Short exercise:
Output all the material that follows, exactly as given.

□ □ □

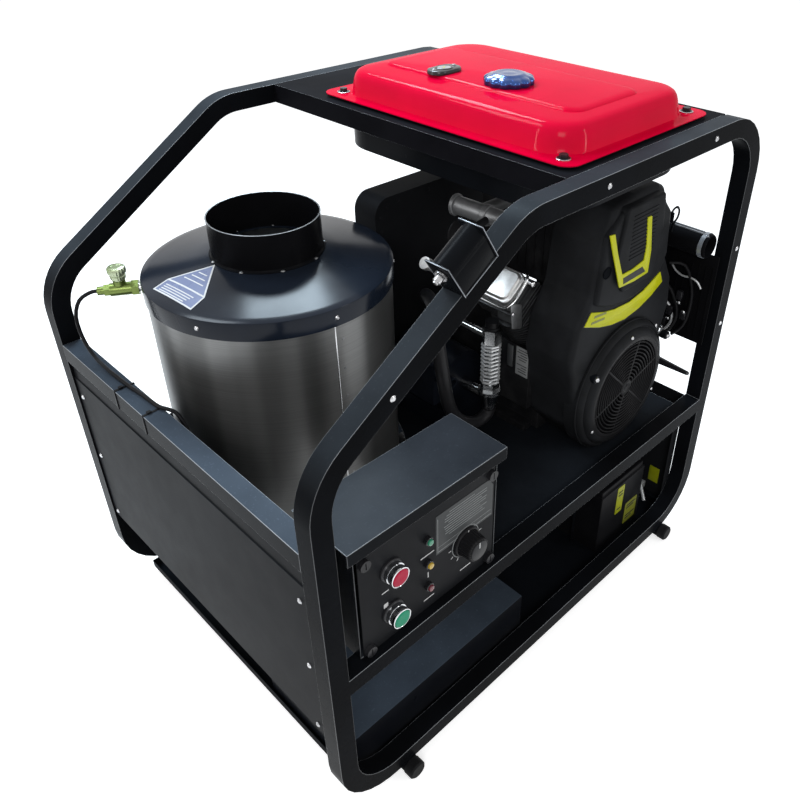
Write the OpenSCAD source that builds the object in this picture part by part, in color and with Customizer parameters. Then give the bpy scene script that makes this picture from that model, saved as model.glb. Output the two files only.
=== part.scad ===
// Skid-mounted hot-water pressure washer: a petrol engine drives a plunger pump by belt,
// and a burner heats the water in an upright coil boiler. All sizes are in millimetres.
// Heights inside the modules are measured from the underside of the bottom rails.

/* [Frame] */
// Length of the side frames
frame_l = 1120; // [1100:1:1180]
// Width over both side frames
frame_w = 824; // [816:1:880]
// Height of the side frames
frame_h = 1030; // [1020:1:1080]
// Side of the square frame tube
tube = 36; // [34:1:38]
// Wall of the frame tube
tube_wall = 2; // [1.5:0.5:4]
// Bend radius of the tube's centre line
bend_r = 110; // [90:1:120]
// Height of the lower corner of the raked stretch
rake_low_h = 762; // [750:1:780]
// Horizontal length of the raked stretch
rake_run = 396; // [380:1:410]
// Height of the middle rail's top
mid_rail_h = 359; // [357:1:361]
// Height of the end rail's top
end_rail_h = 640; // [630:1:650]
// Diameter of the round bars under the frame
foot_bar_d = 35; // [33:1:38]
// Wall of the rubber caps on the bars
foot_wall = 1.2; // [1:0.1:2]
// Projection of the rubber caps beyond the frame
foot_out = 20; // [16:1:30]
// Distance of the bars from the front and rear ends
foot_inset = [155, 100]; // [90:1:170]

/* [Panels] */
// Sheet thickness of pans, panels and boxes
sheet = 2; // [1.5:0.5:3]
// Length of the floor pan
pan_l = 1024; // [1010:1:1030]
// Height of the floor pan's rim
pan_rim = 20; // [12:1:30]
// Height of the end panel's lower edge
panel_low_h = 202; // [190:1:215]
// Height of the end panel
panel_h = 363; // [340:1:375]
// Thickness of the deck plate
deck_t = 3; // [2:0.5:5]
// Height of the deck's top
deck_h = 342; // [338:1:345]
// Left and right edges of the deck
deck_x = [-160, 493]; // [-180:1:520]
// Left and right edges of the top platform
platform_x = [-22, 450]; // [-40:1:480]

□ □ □

Full response:
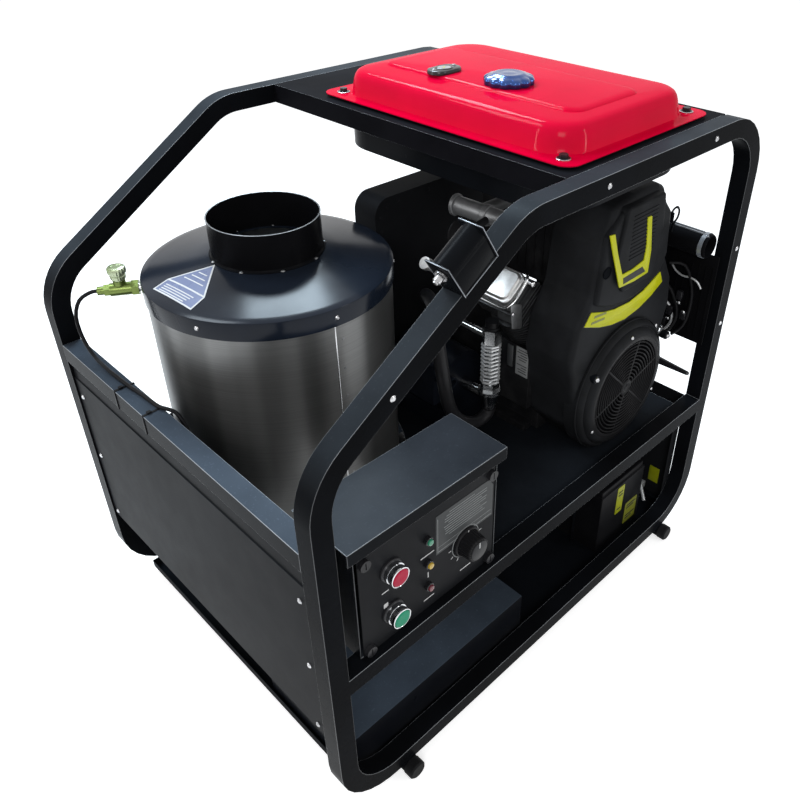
Write the OpenSCAD source that builds the object in this picture part by part, in color and with Customizer parameters. Then give the bpy scene script that makes this picture from that model, saved as model.glb. Output the two files only.
=== part.scad ===
// Skid-mounted hot-water pressure washer: a petrol engine drives a plunger pump by belt,
// and a burner heats the water in an upright coil boiler. All sizes are in millimetres.
// Heights inside the modules are measured from the underside of the bottom rails.

/* [Frame] */
// Length of the side frames
frame_l = 1120; // [1100:1:1180]
// Width over both side frames
frame_w = 824; // [816:1:880]
// Height of the side frames
frame_h = 1030; // [1020:1:1080]
// Side of the square frame tube
tube = 36; // [34:1:38]
// Wall of the frame tube
tube_wall = 2; // [1.5:0.5:4]
// Bend radius of the tube's centre line
bend_r = 110; // [90:1:120]
// Height of the lower corner of the raked stretch
rake_low_h = 762; // [750:1:780]
// Horizontal length of the raked stretch
rake_run = 396; // [380:1:410]
// Height of the middle rail's top
mid_rail_h = 359; // [357:1:361]
// Height of the end rail's top
end_rail_h = 640; // [630:1:650]
// Diameter of the round bars under the frame
foot_bar_d = 35; // [33:1:38]
// Wall of the rubber caps on the bars
foot_wall = 1.2; // [1:0.1:2]
// Projection of the rubber caps beyond the frame
foot_out = 20; // [16:1:30]
// Distance of the bars from the front and rear ends
foot_inset = [155, 100]; // [90:1:170]

/* [Panels] */
// Sheet thickness of pans, panels and boxes
sheet = 2; // [1.5:0.5:3]
// Length of the floor pan
pan_l = 1024; // [1010:1:1030]
// Height of the floor pan's rim
pan_rim = 20; // [12:1:30]
// Height of the end panel's lower edge
panel_low_h = 202; // [190:1:215]
// Height of the end panel
panel_h = 363; // [340:1:375]
// Thickness of the deck plate
deck_t = 3; // [2:0.5:5]
// Height of the deck's top
deck_h = 342; // [338:1:345]
// Left and right edges of the deck
deck_x = [-160, 493]; // [-180:1:520]
// Left and right edges of the top platform
platform_x = [-22, 450]; // [-40:1:480]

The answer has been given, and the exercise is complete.